Similarly, second year Civil engineering major, Ladi Folarin, is Nigerian and vividly recalls the challenges of maintaining African pride in environments where representation is scarce. “When I was a kid, being African, you were an African booty scratcher, fresh off the boat, this and that, but now, I feel like Afro beats did a lot for us and it just made it popular and a big thing where if you’re African, it’s cool now,” Folarin said.

This newfound visibility in mainstream media has not only brought global appreciation but also grand-scale cultural sharing. “Social media has definitely pushed that pride of African culture. TikTok and Instagram you always hear about the latest Afro beats coming out on the radio.” Buliro said, “If you grow up hearing that, oh, Africa is poor. There are no resources, your mind is going to be trained to think, everybody from Africa is poor. So I didn’t blame the people, especially the kids growing up here, because they only had one story of Africa.”

Now, there are a variety of cinematic representations of Africa. Although fictional, Buliro says that Black Panther was a way of “exposing the beauty of Africa to Americans.” Fashion styles, like Dashiki and Kente, have been popularized in the West and more businesses, especially in big cities, sell African clothing.

Bethel Chanyalew, a second year majoring in Social work, said, “My mom would always say ‘remember that you’re Ethiopian first’ remember that because it’s very easy to just take on one identity and then forget what’s underneath.” Chanyalew emphasized the importance of embracing African culture, especially in spaces where majority groups meld Black and African identity into one monolith, overshadowing nuanced cultural distinctions.

Africans in America differ from African-Americans in the timeframe of their lineage. They were either born in Africa or have direct roots to the continent through immigrant parents or close relatives. Many African-Americans were stripped of their direct ancestral link to Africa because of the transatlantic slave trade. Both groups may present as Black in America, but they have different cultural identities that intersect and shape individual experiences. African pride encompasses a celebration of specific African heritage, distinct from the broader umbrella of Black identity.

“Since we’re in America and we’re a minority group, Black pride is fighting back against the injustices that we have to face and standing our ground…African pride is always rapping that you’re African in everything you do. I like it being known that I’m African. I’m from Nigeria. I’m Black too obviously, but there’s a pride that I have to say that these are my people,” said Folarin.

As African pride is more widely accepted, African culture will continue to gain global attention and appreciation.

“It’s been really beautiful to see African culture be embraced. Growing up, there’s been stories of people being embarrassed to be African whether they did not want to bring African food to school because of the comments people made like ‘why are you eating with your hands’ but now you go on social media and see people trying all types of ethnic African food,” said Chanyalew.

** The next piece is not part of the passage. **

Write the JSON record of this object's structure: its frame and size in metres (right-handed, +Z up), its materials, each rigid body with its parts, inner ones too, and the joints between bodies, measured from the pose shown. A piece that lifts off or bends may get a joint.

“Everybody’s trying to tap into the culture now. Everybody’s doing the dance and eating the food so I feel like on a large scale in the world, and even personally it’s been a lot bigger in people’s lives than it was before,” Folarin said.

Coming to college, I found my African pride. Aside from being born in Ethiopia, I grew up in rural North Carolina where I had limited exposure to other Africans. Kids in school would make jokes about Africans drinking dirty water, having no water or walking miles for water. All these were based on a predetermined idea of Africa. Even African-American kids teased me about being African.

Now that I’m surrounded by others who share the same culture or general background, there’s such a great energy and feeling of belonging. No one does it like Africans. I’ve always liked the uniqueness of my culture, but I haven’t necessarily been prideful. The music, food and dances of East African culture are very different from the West and other regions of Africa. Ethiopia is arguably the best African country, ever.

The resurgence of African pride in recent years shows the resilience and vibrancy of African heritage. Through music, film, fashion and activism, Africans are reclaiming their narratives and shaping their own cultural identity. As the world embraces the richness of African culture, it’s important to challenge outdated narratives and create a more authentic representation of Africa in the media and beyond. By amplifying diverse voices and narratives, we can celebrate the beauty and complexity of Africa and its people.

As Chanyalew said, “Everyone continuing to embrace their culture helps the next person. When other generations see us pridefully they also want to be proud of their culture.”